# FBE pepper mill



## Kenbo (Apr 17, 2012)

This one was a long time coming, but I'm very happy with the results. I got the blank from a friend of mine (I wonder who) and I finished it today. I made this one for Mrs Kenbo and it is 12" high. She loves it and so do I.
[attachment=4364]

[attachment=4365]

[attachment=4366]


----------



## Mike1950 (Apr 17, 2012)

Kenbo That is beautiful. Your use of the wood really brings out its beauty.


----------



## woodtickgreg (Apr 17, 2012)

Very cool kenbo! I gotta do a pepper mill one of these days, my bro in law is a chef and want's me to make him one. oh boy another learning curve! I got a really nice box today from the same friend!


----------



## Kevin (Apr 17, 2012)

Ken,

I have to say that is my favorite shape for a peppermill that I have seen to date. No hyperbole at all I just LOVE that shape. I may have to throw some of these boring ones I've roughed-out, back on the lathe and copy yours because that is so . . . . . sexy! I love it. 

Thanks for sharing that. 

:clapping:


----------



## BassBlaster (Apr 17, 2012)

That looks incredible Kenbo!!! I saw you mention you were turning it over the weekend and I kept watching WWT for the pics and never saw em. Worth the wait!!

I have about 7 or 8 peppermill blanks from that same friend of yours!! I hope I can do them the same justice you did!! I wont be practicing with my FBE though, so I'll be awhile on those, lol.
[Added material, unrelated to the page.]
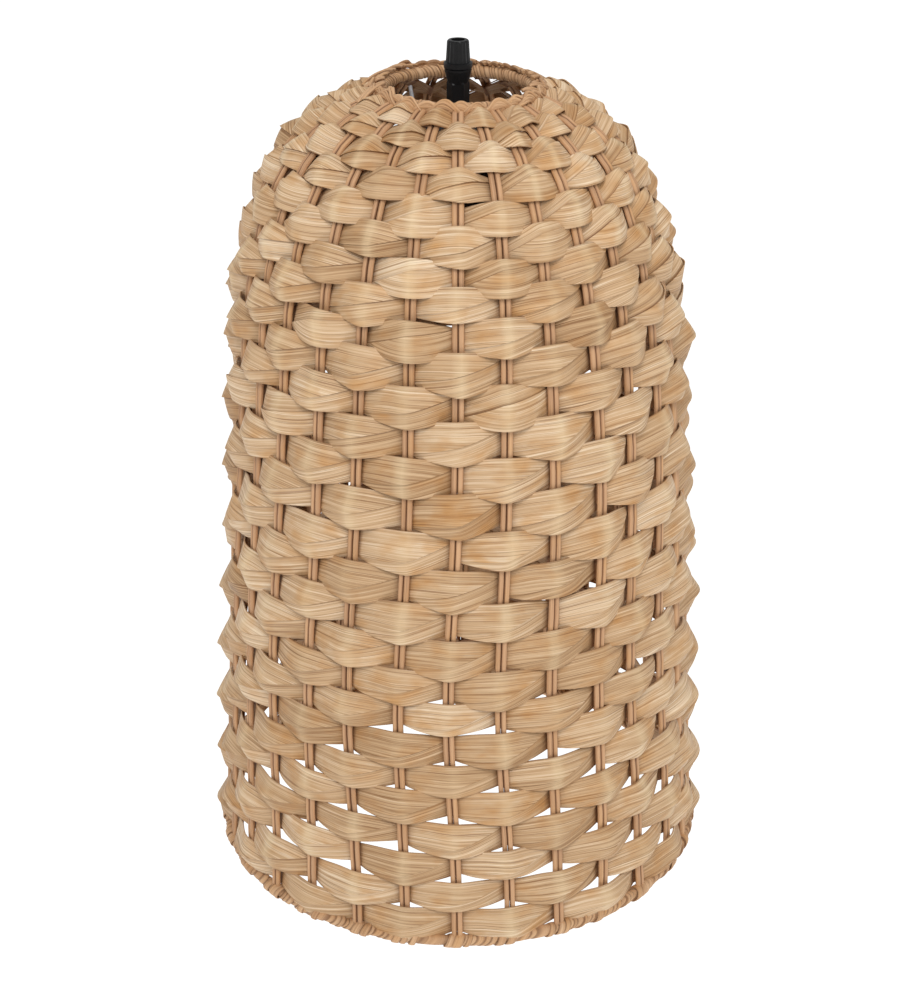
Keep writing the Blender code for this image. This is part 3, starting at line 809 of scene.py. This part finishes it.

Did you use firehawks tutorial or just wing it?

Whats the finish?


----------



## DKMD (Apr 17, 2012)

Nicely done! I love the pinched waist on this piece… You gotta love a beautiful form done in beautiful wood!


----------



## Kenbo (Apr 17, 2012)

BassBlaster said:


> That looks incredible Kenbo!!! I saw you mention you were turning it over the weekend and I kept watching WWT for the pics and never saw em. Worth the wait!!
> 
> I have about 7 or 8 peppermill blanks from that same friend of yours!! I hope I can do them the same justice you did!! I wont be practicing with my FBE though, so I'll be awhile on those, lol.
> 
> ...




Thanks for the compliments. The finish is high gloss varnish and then it was buffed. As for Firehawks tutorial, that is how I started making them but this one was done flying by the seat of my pants.


----------



## CodyS (Apr 18, 2012)

Very nice as always!


----------



## davidgiul (Apr 18, 2012)

Kenbo said:


> This one was a long time coming, but I'm very happy with the results. I got the blank from a friend of mine (I wonder who) and I finished it today. I made this one for Mrs Kenbo and it is 12" high. She loves it and so do I.


Very well done Kenbo. Is that some of that gimmee wood?


----------



## Brink (Apr 18, 2012)

That is wild looking, way cool.


----------



## brown down (Apr 18, 2012)

wow kenbo you never cease to amaze me on your work! outstanding


----------